Equal modal damping‐based optimal design of a grounded tuned mass‐damper‐inerter for flexible structures

Abstract

For design of tuned mass‐damper‐inerter (TMDI) in flexible multi‐degrees‐of‐freedom (MDOF) structures, the classic 2‐DOF model is incapable of accounting for the background flexibility that comes from non‐resonant modes, leading to an unbalance in the frequency response of the flexible structure‐TMDI system. This becomes more critical for the grounded TMDI attached to a lower floor (a practical installation location). This paper proposes a set of closed‐form formulas for optimal design of the grounded TMDI based on equal modal damping principle.

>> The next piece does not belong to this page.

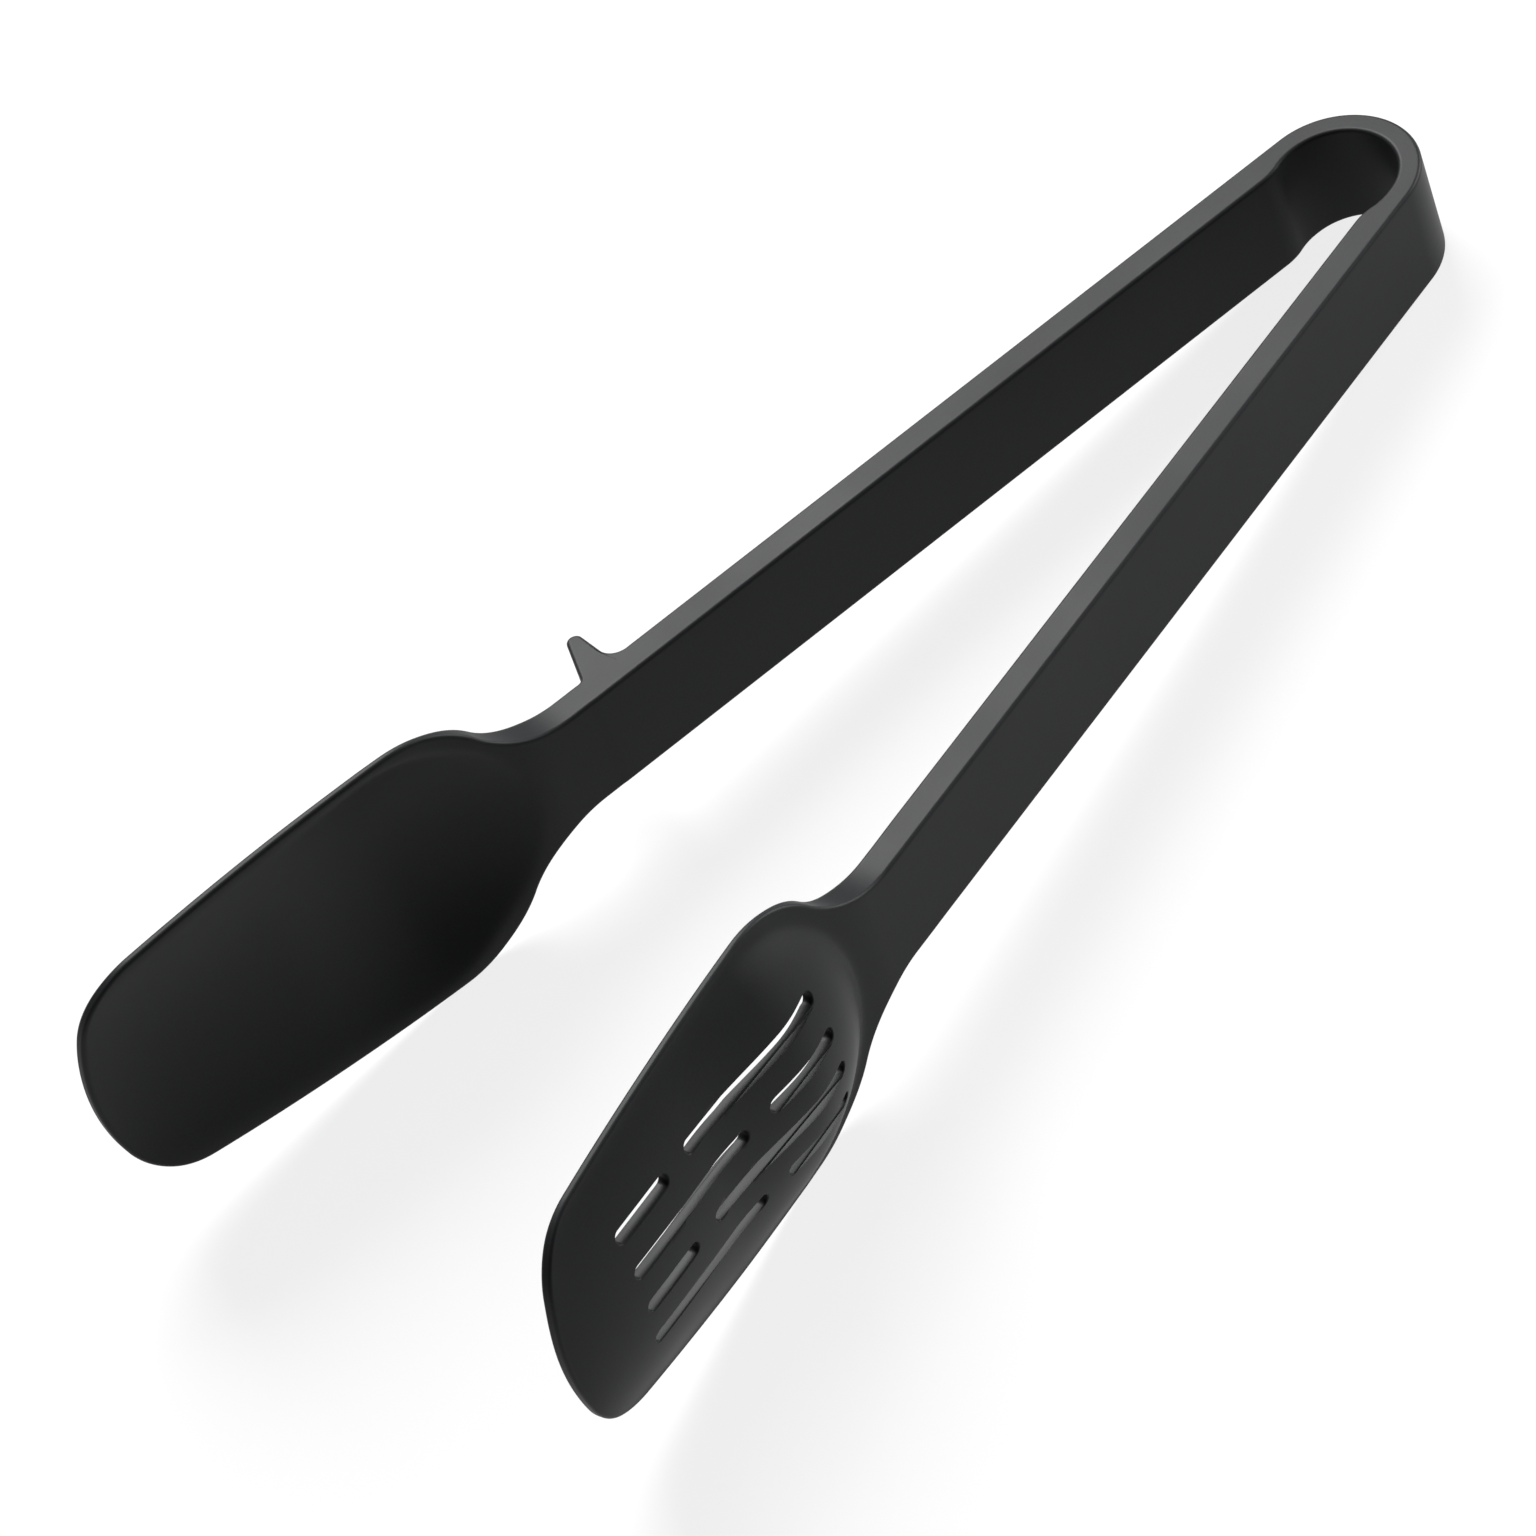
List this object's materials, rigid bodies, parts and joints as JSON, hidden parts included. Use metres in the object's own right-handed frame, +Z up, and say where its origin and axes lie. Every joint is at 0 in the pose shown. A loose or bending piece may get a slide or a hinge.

An analogue 2‐DOF model accounting for the background flexibility of the structure is first constructed. The root locus analysis is then performed, and three optimal frequency‐tuning formulas are derived by the equal modal damping ratio criterion corresponding to three different damping levels of TMDI. A straightforward approach for determining the optimal TMDI damping ratio is proposed based on the bifurcation point present in the root locus. All the derived optimal design formulas turn out to be dependent on the structural inherent property. The effectiveness of the proposed closed‐form formulas are assessed via both frequency‐domain and time‐history (with earthquake ground motions) analyses of a 10‐story building. Results indicate that the proposed design formulas leads to superior performance of the grounded TMDI compared to the conventional formula ignoring background flexibility. When equal modal damping of the system is guaranteed, an excellent level of vibration reduction of structural seismic responses can be achieved.